Dr. Dean Gjerstad, vice president of the Longleaf Alliance, said his organization “just signed the contract last week” and, in addition to planting longleaf pines, the alliance will likely restore native ground cover such as herbaceous grasses. This type of ground cover will make it easier to manage longleaf pine forests, he said.
“A lot of our (financial) support comes from people that remember the longleaf pine, either walking
or riding horses (through those forests) when they were growing up,” Gjerstad said.
He said the alliance will offer $125 per acre to private landowners who want the longleaf pine saplings planted on their land.

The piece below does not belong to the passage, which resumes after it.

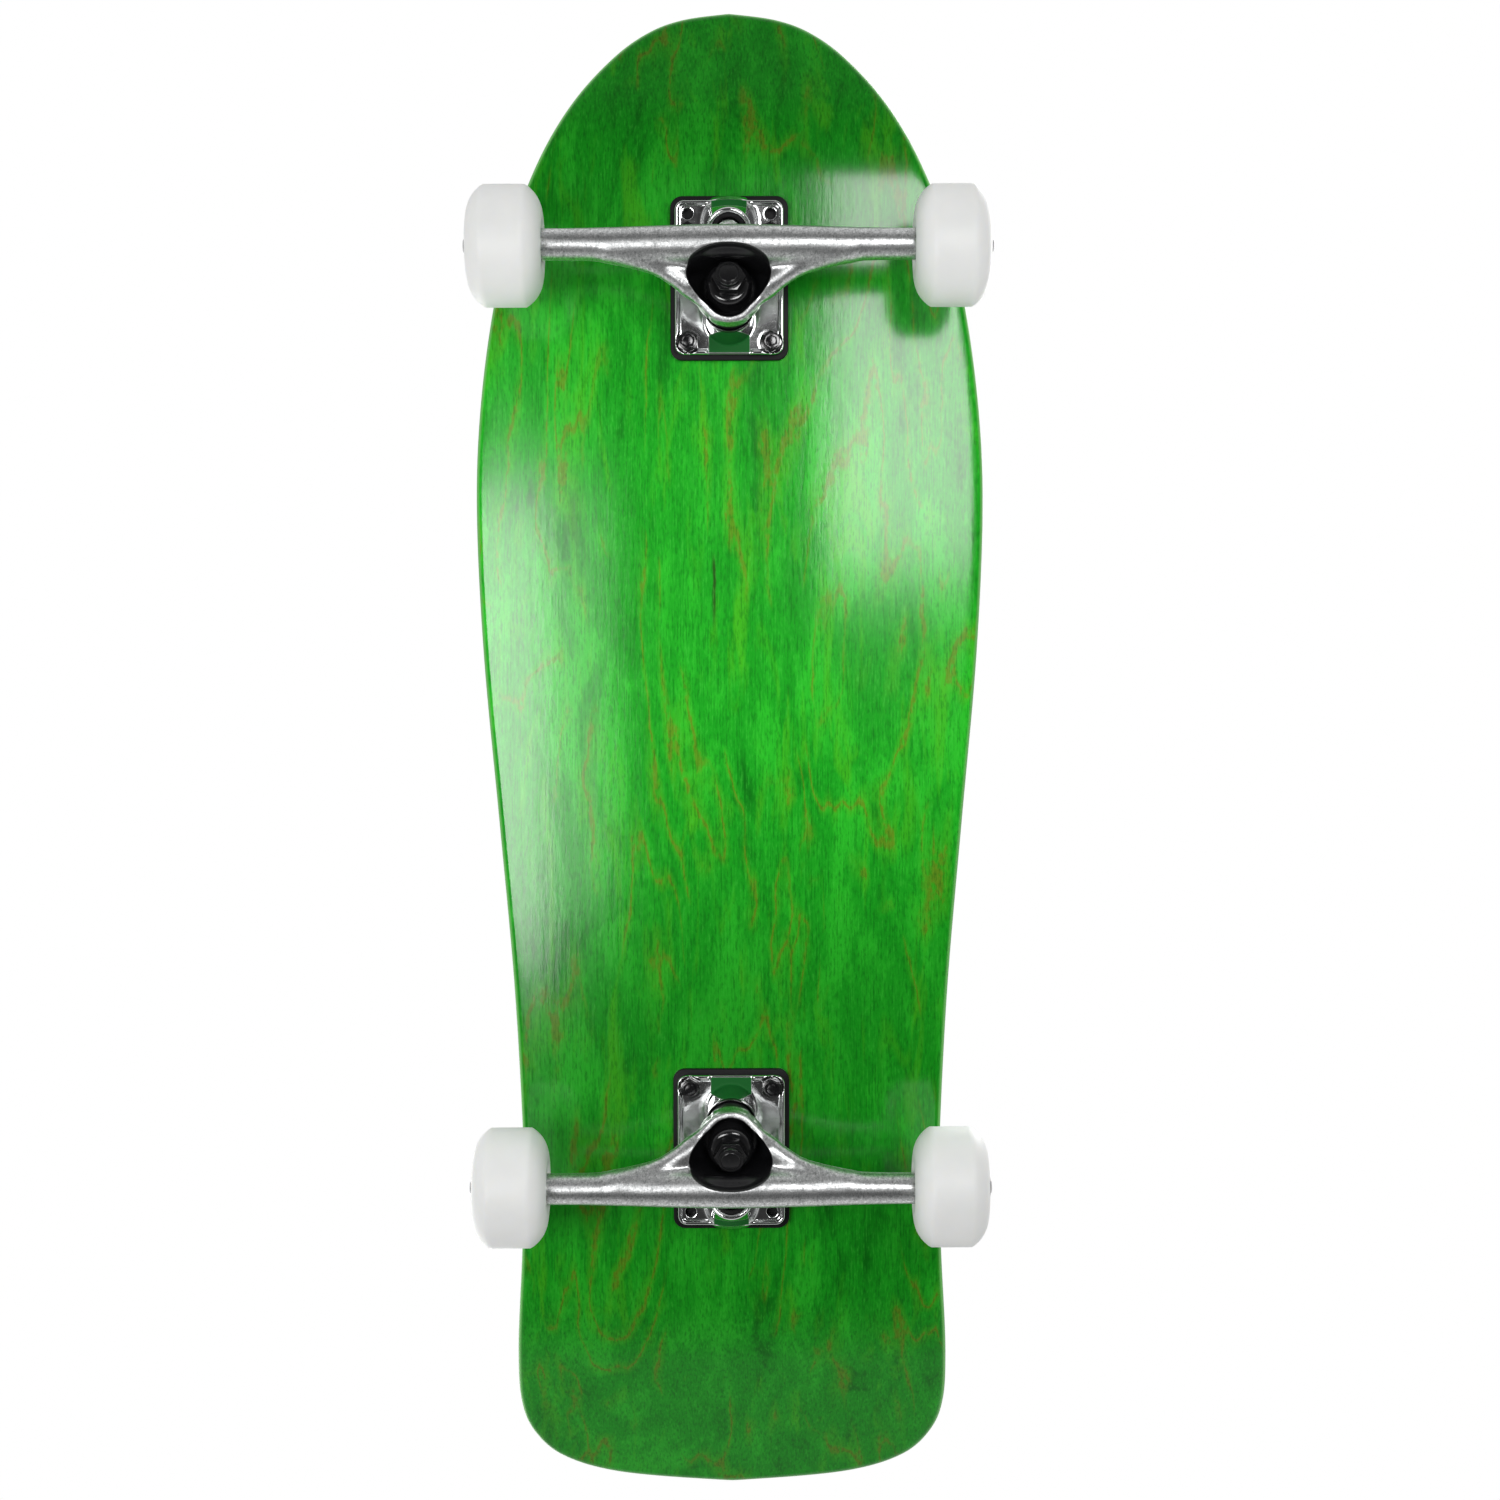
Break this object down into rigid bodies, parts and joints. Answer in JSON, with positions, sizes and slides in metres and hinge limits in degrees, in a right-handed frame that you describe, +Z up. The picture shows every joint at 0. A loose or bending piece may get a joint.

The alliance vice president said the monetary incentive to landowners will cover the costs of preparing the site for planting and the planting itself.
“We will do some planting this winter,” the vice president said. “But the bulk of planting will be done next winter so landowners can prepare the sites for planting. The program runs through September 2012.”
Gjerstad said new longleaf pines would be planted from October through February.
“Most of the trees are hand planted and we use container seedlings,” he added.
Gjerstad, a retired Auburn University professor, became active in the Longleaf Alliance 14 years ago.